Она рассказала все подробно следователю и собственноручно подписала протокол.
Затем, прежде чем следователь успел ей помешать, приняла яд и умерла на месте.
Обвинение с вас снято, и сегодня же сенат высылает вам ваш залог.
Адвокат Томбони».
Человек-обезьяна из Нового Орлеана
Глава I. Драма в цирке
Тысячеголосый вопль ужаса наполнил громадное помещение цирка.
Споткнулась лошадь, на которой ездила прекрасная наездница по узкой тропинке, на значительной высоте, и тело животного покачнулось.
В продолжение момента прекрасная наездница пыталась сохранить равновесие на седле и затем…
Тишина была прервана безумным криком человека, стоявшего на арене в пестром костюме клоуна.
С быстротой молнии клоун поместился под тропинкой, на которой прекрасная наездница совершала свою опасную поездку. Его руки протянулись и поймали тело прекрасной женщины, которая, действительно, потеряла равновесие и упала вниз.
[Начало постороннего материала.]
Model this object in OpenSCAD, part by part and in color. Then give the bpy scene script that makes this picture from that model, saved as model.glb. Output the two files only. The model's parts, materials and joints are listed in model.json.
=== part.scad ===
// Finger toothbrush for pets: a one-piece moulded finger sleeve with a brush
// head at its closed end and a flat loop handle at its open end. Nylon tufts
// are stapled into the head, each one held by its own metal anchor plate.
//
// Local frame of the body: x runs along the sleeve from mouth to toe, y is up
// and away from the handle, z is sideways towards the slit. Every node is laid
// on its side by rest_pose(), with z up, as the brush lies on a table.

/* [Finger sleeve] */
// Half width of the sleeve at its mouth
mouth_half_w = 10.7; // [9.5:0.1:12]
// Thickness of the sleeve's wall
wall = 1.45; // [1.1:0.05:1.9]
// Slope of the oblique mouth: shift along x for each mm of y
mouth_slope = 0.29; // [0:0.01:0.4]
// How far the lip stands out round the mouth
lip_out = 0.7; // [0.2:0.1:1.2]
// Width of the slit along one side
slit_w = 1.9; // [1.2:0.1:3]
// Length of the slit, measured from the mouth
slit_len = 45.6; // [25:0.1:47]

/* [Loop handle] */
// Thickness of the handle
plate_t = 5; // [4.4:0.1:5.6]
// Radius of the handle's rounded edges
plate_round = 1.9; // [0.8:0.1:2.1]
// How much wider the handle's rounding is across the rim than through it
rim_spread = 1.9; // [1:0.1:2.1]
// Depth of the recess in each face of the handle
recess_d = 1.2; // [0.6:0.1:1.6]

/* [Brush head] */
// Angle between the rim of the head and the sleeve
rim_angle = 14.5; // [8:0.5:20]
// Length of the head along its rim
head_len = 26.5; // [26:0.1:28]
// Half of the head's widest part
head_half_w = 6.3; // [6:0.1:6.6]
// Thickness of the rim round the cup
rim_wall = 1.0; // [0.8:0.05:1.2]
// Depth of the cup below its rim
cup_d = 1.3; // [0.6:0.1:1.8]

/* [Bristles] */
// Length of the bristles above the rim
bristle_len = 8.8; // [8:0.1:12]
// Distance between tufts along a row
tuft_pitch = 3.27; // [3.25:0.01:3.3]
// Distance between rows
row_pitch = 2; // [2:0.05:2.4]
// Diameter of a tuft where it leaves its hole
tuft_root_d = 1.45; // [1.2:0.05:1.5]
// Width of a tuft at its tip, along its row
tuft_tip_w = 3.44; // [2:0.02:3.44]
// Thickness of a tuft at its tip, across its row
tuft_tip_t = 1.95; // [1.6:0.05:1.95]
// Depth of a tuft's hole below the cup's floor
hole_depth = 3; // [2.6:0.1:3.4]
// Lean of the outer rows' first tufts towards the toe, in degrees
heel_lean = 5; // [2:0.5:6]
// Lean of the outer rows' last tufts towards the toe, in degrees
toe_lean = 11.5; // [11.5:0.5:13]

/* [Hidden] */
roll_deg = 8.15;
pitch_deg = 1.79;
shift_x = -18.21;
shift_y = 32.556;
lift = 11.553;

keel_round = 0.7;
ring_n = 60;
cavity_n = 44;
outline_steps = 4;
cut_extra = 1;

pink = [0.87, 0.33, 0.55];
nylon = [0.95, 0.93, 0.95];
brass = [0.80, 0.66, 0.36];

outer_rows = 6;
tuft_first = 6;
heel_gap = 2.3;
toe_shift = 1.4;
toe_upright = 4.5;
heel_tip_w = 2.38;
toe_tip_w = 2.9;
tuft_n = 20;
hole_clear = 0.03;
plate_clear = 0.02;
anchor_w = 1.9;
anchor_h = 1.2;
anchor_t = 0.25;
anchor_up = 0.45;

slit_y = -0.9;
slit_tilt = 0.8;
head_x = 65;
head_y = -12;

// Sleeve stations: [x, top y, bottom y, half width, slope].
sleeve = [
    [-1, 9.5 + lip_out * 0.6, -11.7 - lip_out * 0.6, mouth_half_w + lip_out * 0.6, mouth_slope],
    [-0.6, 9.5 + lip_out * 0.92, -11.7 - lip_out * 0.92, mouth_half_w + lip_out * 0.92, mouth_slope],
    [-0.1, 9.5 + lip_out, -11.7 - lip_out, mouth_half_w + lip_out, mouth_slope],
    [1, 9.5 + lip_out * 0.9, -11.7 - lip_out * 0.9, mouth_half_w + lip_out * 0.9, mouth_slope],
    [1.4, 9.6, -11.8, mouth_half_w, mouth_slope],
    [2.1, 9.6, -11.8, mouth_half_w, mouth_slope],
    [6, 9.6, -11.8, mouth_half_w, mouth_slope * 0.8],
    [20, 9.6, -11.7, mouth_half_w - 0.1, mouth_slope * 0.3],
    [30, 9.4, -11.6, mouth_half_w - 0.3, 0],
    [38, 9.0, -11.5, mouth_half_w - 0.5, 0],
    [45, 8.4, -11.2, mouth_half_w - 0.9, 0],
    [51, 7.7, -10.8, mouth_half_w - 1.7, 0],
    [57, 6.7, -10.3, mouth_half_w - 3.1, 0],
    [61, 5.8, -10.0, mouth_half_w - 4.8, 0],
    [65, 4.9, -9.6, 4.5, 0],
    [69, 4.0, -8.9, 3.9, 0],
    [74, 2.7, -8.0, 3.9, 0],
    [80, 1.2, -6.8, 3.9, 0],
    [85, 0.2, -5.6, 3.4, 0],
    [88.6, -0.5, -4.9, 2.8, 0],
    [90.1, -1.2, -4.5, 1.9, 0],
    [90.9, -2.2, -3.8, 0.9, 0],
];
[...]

— Назад, несчастный! — послышался громовой крик позади клоуна:
— Назад… лошадь… ах!.. Слишком поздно!..
Этот крик издал шталмейстер, стоявший в нескольких шагах позади клоуна.
Лошадь, избавившись от своего прекрасного грузя, балансировала в течение момента, но затем испустила громкое ржанье и ринулась вниз.
Прежде, чем отважный спаситель успел воспользоваться предостережением шталмейстера, лошадь уже обрушилась на него.
Однако, собравшись с последними силами, клоун отбросил от себя в сторону молодую женщину, и она ускользнула от гибели, которой угрожало ей падающее тело лошади.
Из-под тела лошади послышались крики боли и слабые стоны.
Публика пришла в сильнейшее возбуждение. Раздались истерические крики женщин и призыв докторов.
Сбежались служители цирка и плотным кольцом окружили группу, составленную лошадью с лежавшим под ней человеком.
Несколько минут спустя, люди приподняли тело лошади и убрали его в сторону.
Песок арены окрасился кровью, текущей из раны во лбу у клоуна.
Широкая грудь несчастного вздымалась от тяжелых вздохов и стонов, и глаза его были закрыты.
— Скорее позовите врача, — раздался повелительный голос. — Пригласите доктора Юнга.
Служители цирка Барнума и Байлея поспешили исполнить это приказание.